▸ Required task
Using the data below, return the stretch from the line that contains "The three.js and" through the line that contains "smooth_line([*start, *places], LIMB_POINTS)", both included, exactly as it stands and nothing beyond it.

┌─ Material

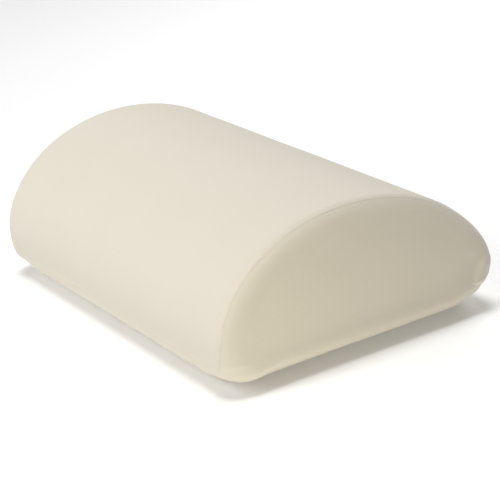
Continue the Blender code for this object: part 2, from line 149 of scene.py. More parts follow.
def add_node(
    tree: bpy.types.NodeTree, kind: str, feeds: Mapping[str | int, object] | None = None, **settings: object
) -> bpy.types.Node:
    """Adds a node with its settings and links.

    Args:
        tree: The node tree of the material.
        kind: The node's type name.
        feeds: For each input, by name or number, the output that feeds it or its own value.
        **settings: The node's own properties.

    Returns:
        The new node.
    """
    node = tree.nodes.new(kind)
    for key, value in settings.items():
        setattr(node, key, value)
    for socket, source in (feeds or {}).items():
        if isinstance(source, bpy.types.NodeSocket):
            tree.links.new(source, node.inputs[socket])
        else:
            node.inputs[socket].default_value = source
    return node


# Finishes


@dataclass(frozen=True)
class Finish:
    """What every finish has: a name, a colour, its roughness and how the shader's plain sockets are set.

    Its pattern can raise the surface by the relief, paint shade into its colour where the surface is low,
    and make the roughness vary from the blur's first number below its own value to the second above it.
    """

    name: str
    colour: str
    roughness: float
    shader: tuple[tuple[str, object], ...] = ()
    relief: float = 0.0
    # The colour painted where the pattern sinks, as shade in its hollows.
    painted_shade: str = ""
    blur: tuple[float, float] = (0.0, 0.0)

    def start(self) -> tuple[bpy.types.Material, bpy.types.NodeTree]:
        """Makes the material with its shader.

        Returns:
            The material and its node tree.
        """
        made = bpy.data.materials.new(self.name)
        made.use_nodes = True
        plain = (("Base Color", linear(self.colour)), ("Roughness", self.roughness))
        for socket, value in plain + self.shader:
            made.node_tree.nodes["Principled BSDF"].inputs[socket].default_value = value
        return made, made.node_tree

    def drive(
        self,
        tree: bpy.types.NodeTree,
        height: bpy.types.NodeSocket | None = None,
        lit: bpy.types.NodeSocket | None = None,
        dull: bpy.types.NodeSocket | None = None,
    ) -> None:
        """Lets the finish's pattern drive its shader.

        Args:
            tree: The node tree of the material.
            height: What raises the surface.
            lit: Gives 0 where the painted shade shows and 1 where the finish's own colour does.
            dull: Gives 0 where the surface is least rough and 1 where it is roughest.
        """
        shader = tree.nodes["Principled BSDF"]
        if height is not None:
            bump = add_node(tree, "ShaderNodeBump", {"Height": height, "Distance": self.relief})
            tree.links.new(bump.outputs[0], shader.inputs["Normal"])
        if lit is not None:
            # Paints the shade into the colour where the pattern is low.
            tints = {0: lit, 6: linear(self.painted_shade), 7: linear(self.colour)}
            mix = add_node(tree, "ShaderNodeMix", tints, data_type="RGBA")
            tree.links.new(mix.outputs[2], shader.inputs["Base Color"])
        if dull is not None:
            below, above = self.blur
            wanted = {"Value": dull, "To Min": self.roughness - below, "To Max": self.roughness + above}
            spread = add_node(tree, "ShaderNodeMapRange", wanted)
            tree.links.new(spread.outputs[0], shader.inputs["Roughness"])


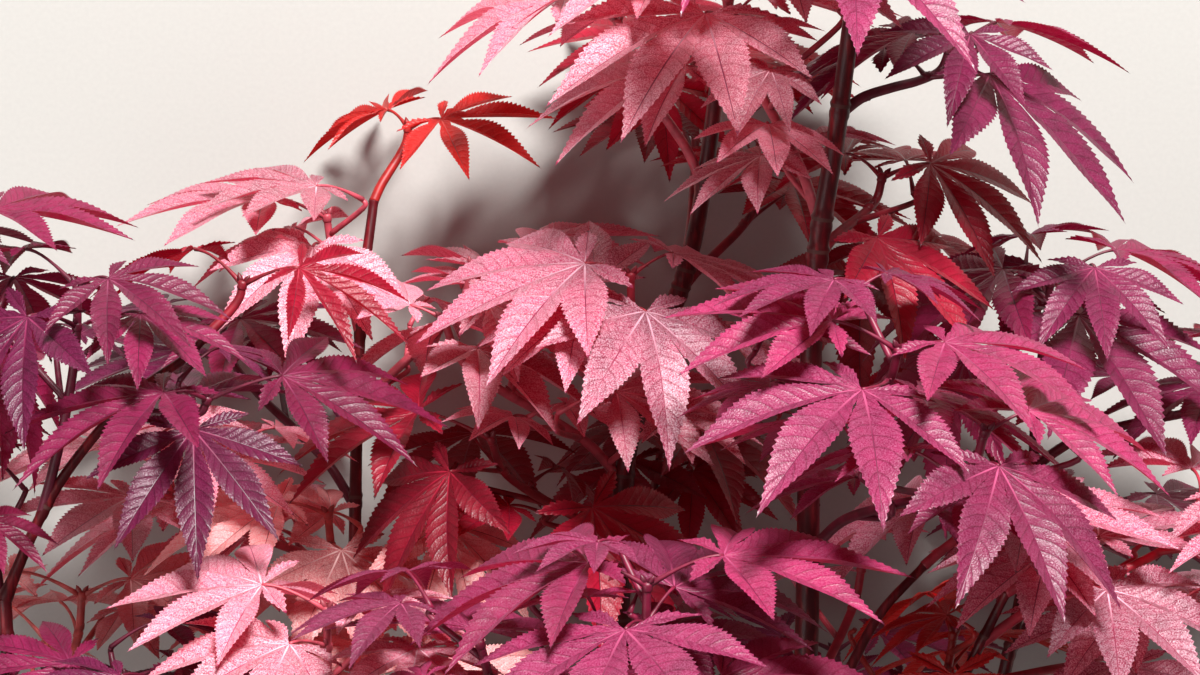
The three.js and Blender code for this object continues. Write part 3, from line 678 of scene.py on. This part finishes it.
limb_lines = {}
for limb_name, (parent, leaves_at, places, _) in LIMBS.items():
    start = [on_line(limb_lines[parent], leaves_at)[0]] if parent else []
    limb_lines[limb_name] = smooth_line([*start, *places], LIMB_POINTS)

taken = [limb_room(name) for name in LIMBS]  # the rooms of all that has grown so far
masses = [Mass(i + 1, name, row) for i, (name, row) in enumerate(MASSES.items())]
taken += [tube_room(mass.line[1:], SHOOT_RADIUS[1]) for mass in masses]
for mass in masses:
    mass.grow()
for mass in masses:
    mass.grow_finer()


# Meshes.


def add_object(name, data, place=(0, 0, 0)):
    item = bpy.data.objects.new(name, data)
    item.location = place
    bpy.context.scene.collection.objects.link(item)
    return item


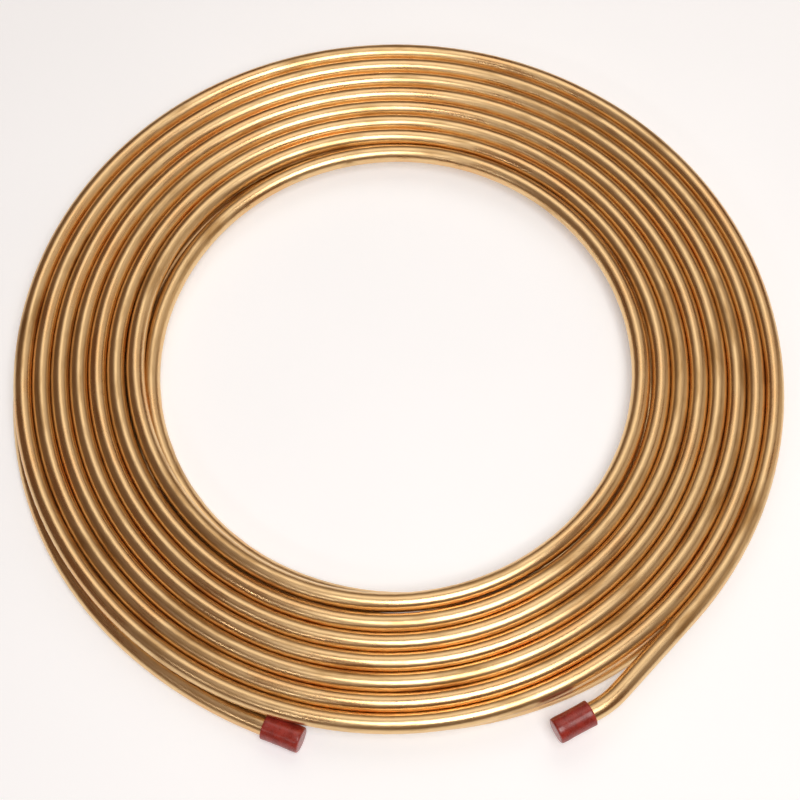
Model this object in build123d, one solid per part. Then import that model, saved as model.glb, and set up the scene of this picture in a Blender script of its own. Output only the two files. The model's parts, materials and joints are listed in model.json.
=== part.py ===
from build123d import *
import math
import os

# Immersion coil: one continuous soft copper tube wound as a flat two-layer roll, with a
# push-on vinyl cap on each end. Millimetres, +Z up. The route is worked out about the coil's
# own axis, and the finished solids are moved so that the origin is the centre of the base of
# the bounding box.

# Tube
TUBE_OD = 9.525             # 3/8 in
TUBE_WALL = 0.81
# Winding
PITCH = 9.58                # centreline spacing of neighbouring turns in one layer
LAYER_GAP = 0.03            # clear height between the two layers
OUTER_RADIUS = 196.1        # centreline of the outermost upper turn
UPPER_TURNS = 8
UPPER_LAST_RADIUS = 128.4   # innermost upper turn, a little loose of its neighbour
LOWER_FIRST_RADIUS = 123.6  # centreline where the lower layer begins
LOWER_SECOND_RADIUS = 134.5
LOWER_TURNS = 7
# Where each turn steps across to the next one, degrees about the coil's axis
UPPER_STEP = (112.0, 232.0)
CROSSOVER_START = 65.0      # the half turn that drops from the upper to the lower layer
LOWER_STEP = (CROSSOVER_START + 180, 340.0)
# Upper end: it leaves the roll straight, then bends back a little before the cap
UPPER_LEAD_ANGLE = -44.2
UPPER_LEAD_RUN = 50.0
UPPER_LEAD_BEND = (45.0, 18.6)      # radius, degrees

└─

▸ Output for this exercise
The three.js and Blender code for this object continues. Write part 3, from line 678 of scene.py on. This part finishes it.
limb_lines = {}
for limb_name, (parent, leaves_at, places, _) in LIMBS.items():
    start = [on_line(limb_lines[parent], leaves_at)[0]] if parent else []
    limb_lines[limb_name] = smooth_line([*start, *places], LIMB_POINTS)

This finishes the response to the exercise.